Suddenly you come around the corner and the world has changed: what was shocking is only ordinary. Do attitudes shift to accommodate reality? Is reality persuaded by perception? Self-styled moralists say we're moved by propaganda on the big screen and the box, where unmarried folk are always getting great sex.

What's going on here? Even the most cautious research shows that perhaps 40 per cent of married women and 60 per cent of married men have affairs - one-night stands, long-term commitments - and some figures are much higher. In official attitude surveys, however, 80 per cent of the population regularly says they disapprove of extra-marital sex. That means there is profound dissociation between what people want and what they do. Statistically, nearly everyone goes into marriage saying they believe in fidelity. Those who cohabit care even more. Rejecting the institutional supports of marriage, the emphasis is on a passionate and faithful relationship; otherwise, what's it all for?
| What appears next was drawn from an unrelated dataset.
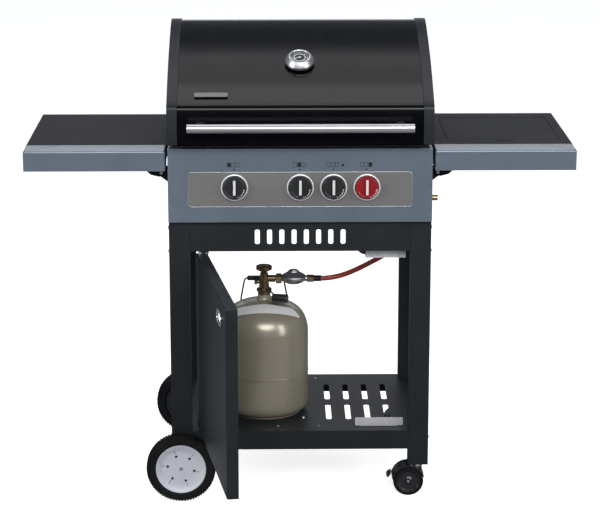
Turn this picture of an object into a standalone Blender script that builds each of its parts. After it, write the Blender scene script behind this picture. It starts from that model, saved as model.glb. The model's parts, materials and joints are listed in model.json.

The truth is a mess. Affairs contain every variety of human experience: ecstasy, misery, fun, guilt, love, horror. When attitudes towards pre-marital sex or cohabitation changed, it was as if someone opened the windows and the fresh air blew away the hypocrisy. With an affair, though, there's always an unwilling player. There is always a secret and, as someone said once, what good thing was ever secret? Someone gets hurt. Men get hurt. Women get hurt worse. There's still a double standard.

'I make the argument adultery is always a problem for women, not men,' says Annette Lawson, the author of Adultery, an Analysis of Love and Betrayal. In traditional terms, she's right, of course. In religious terms, adultery was only a sin for a man if he slept with another man's wife. Even in corporate life not long ago, policy dictated that if two people had an affair, the woman was fired. When Sara Keays refused to roll over for Cecil Parkinson, some considered her a thoughtless slut.

Affairs fulfil every cliche, and sometimes transcend them: the wife who stands by her man because she loves him or has invested in a way of life; the wife who colludes with her husband by never asking, and feels a sucker when she finds out; the 'other woman' who, after all the promises, finds herself empty-handed. There are also the odd couples who are actually happy. And, Ms Lawson's thesis notwithstanding, there are plenty of men who are deceived, betrayed and very badly hurt.

In this day and age, however, one way or another, an affair is no longer a 'resigning matter'. Something has immutably changed. There is a terrible ambivalence about it, though. The furniture has been moved and a lot of people are going to find it hard to find a comfortable place to sit down.